The Blade system in Xenoblade 2. The Blades are basically beings that fight alongside you and give you a weapon to fight with. There's a number of unique characters that are Blades and a slew of generic ones. Basically, acquiring these Blades becomes like a gacha mobile game as you open up cores and different unique blades have a certain percentage of a chance of coming out.
I recall the devs saying they did it this way because they wanted players to have different experiences based on the Blades they got and share who they got on social media with each other. They wanted it to be a surprise or something when you got a new unique Blade. While the idea is cool and all, it mainly just lead to people grinding to get all of the Blades and sharing them was a bit pointless considering the devs showed off every Blade before release.
I think the weapon durability actually gave me more reason to explore. The fact that my weapons broke gave value to any new weapon I could find. If anything, being able to keep all the best weapons would have made finding other weapons less rewarding. Like "Oh, there's a fire sword in this chest. But I got a fire sword hours ago..."
To Xenoblade 2, I agree. The system itself once you have everything is just effing amazing. It's a ridiculously varied toolkit to play with. But the trudge to get blades to the right people (originally taking an item that was hard as hell to find meaning you could pop the wrong blade by the wrong driver and not be able to play with the amazing builds they open up) and the fact that blades were objectively better than others ruined it.
Torna rebalanced this and made it better, but the answer to the blades in XB2 Vanilla would have been having similar blades but just different elements, instead locking power behind gacha. My brain goes to a timeline in which this was money walled and I shudder to think of what the game would have been.
The gacha system has to be only skins/designs to work, if it's actual power it all falls apart. That's why I hope we get a base set like Torna in the next game if they do something similar (I liked controlling 9 party members at once) and then gacha blades on the side to vary it up. Things like Valkyrie Profile 2 where each sword was one of three sword wielders and it was random which person you got was a better implementation of this.
And agreed on BOTW. It became involved. I marked places on the map where I knew good weapons were, I'd know where to lead my gf to if she was looking for certain items for cooking and certain elements. It was great to me. But I know a lot of people don't like it at this point.
Not really, most of them have a skill and weapon progression system and introduce new, tougher enemies as you progress. I don't particularly like Open World games for the repetition and iterative content, but BOTW in particular felt like going in circles outside of the more significant content.
Nah Mechanically it works as intended for a bunch of people.
The carrot on stick mentality has been ingrained in most games that the idea of player strength versus avatar strength has become a foreign one. Instead of levelling up your weapons you level up as you explore and find new things to play with. Anyone who's made it to endgame or got through the game vouches for swimming in weapons outside of master mode gold enemy encounters, which, to me, is the system working exactly as it should, by having the player get better and better with the surroundings and enemy encounters and the systems they can manipulate to handle the gameplay, with the rest being exporation for exploration sake.

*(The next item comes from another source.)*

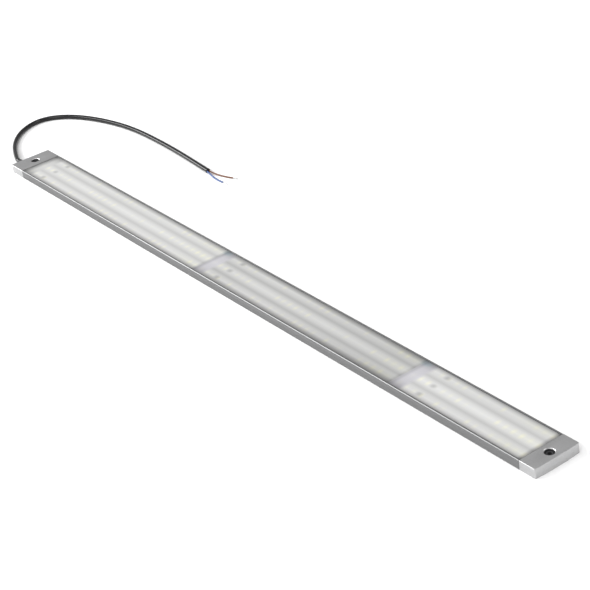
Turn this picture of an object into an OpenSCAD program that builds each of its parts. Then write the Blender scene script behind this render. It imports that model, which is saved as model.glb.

I agree some more variety and enemy types that need certain weapons could vary it up for the next go, but the system works as intended 9 times out of 10, it's just that 10% of the users don't like it.
Progression systems and skill level ups are, for all intents and purposes, fake progression because you didn't get "better" you just filled a meter for access to a shiny new thing to use. The benefit of BOTW is that you have access to all your skills from the getgo and all the weapons from the getgo if you know where to go meaning that your progression is intrinsically tied to your own exploration and gameplay.
I love me some level up systems and skill builds in games like turn based combat and stuff, but in a game like BOTW if it pulled some stupid level gating crap or gave you unbreakable weapons or made "skill unlocks" a thing to grind towards, a huge core of the gameplay loop would be broken.